Dans ce théâtre, on parle donc aussi pour refuser, dire non, s’opposer à Boucot, à un pouvoir, à une institution. Si la viande s’exprime, c’est essentiellement pour faire le constat terrible que « [la] lumière nuit », que « [le] temps nous tue avec amour » et crier « Mort à la mort ! ». Il est donc assez logique qu’il y ait chez lui toute une rhétorique du refus. Refus de l’entropie, et refus de « tout ce qui vient mordre ». Peut-être sommes-nous finalement en présence d’un Petit Poucet aux poches pleines de pièces de théâtre qui, à l’image de l’humanité toute entière, refuse de se laisser croquer tout cru par le tout-puissant Chronogre – son œuvre ayant au fond la même fonction salvatrice que les cailloux et les bottes de sept lieues pour le personnage de Perrault. Quant aux personnages, ils ne s’opposent jamais vraiment : on assiste plus à des dialogues de sourds qu’à des joutes verbales : ils en sont tous au même point, seuls face à Dieu – or, le dialogue avec ce dernier n’est pas très évident. Dans Le Drame de la vie par exemple, on ne prend même pas le temps de s’opposer autrui : on le « crime » carrément pour lui prendre sa place.

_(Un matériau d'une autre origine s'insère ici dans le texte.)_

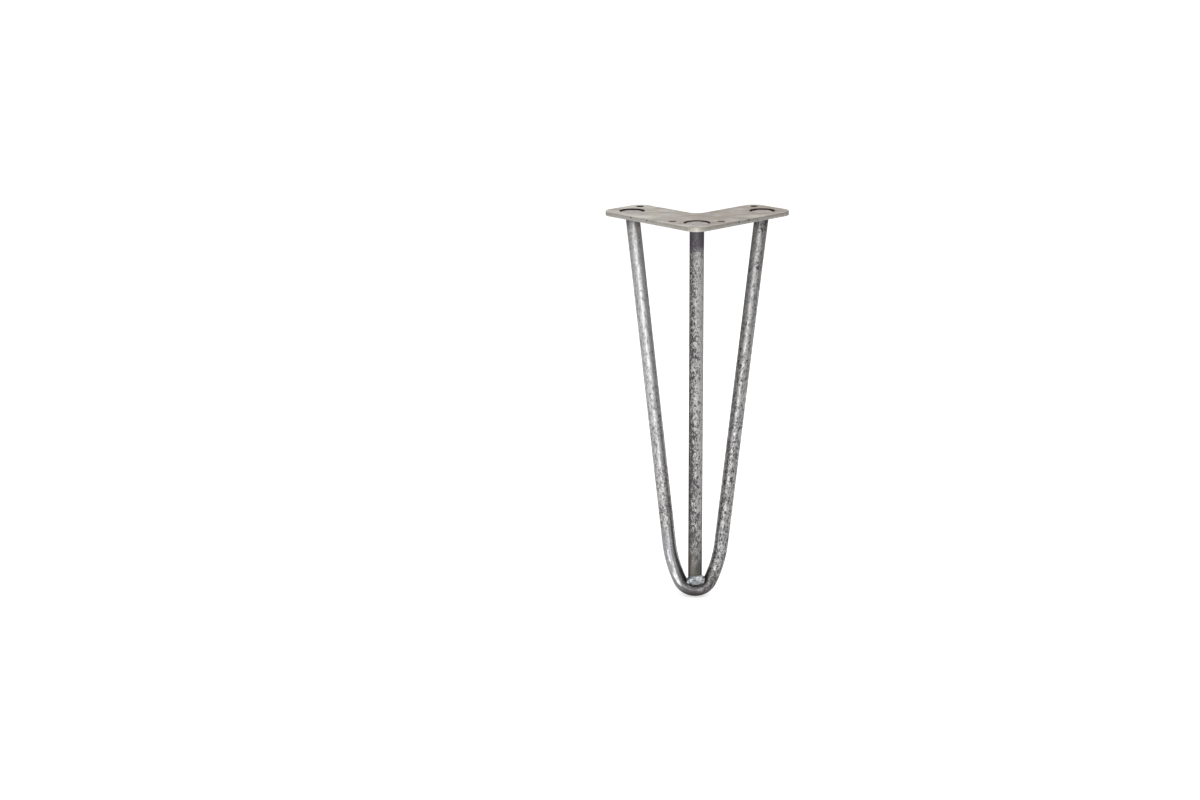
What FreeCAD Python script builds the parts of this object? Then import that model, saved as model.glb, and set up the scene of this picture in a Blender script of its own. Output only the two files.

Pourtant, la question de savoir s’il y a quand même des dialogues (ou pas du tout) reste difficile à étudier : s’il y a opposition, c’est entre soi et soi (un peu comme chez Tardieu), soi et son corps, soi et le Verbe, soi et les mots (un peu comme dans L’innommable),soi et l’origine ou soi et la mort – encore que sur ce « soi », il y aurait beaucoup à dire. Autrui pose certes problème, mais surtout en tant qu’il dit « je » lui-aussi (nous reviendrons plus tard sur toutes ces questions).